His character then? Not really, he doesn’t seem to have any quirks, or special Scandinavian abilities that mean only he could bring the case to a conclusion – apart from falling back into alcoholism…well, more like spending a couple of days rat-arsed (we’ve all done it), at the first sign of things not going completely his way. Then, all we find out about his past, troubled or otherwise, is what he tells to Eva (?) another Scandinavian. In Australia. So we don’t even get an Australian perspective on him “Ya call THAT getting pissed? I’ll show ya getting pissed, cobber!” None of that. He tells another Scandinavian, his Scandinavian background. In Australia. What IS the point of that?

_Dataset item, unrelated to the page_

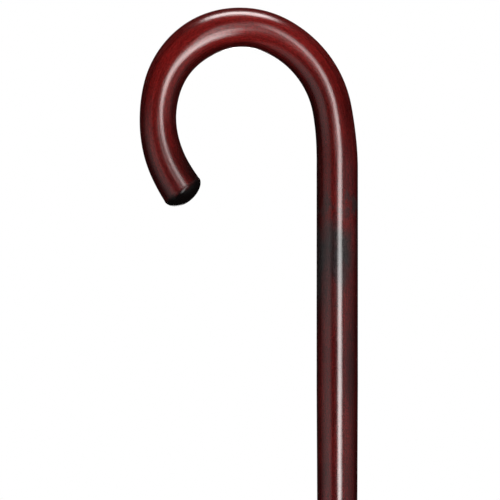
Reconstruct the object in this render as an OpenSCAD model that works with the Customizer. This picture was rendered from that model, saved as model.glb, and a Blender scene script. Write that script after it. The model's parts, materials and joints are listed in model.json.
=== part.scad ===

He could have stayed up in the ‘frozen north’ (as my mother thinks Denmark, where I live, is) and saved on the jet-lag.
I’m scratching my head to figure out why he felt the need to set this in Australia. Sure, there’s a fair bit of stuff about Aboriginies, their rights (or the lack of), their history under the British/Australians, their culture, their legends (which I struggle to see the point of as their having anything to do with the plot, or solving thereof, is so oblique as to be un-gettable). Maybe I’ll find out if I bother with the next one.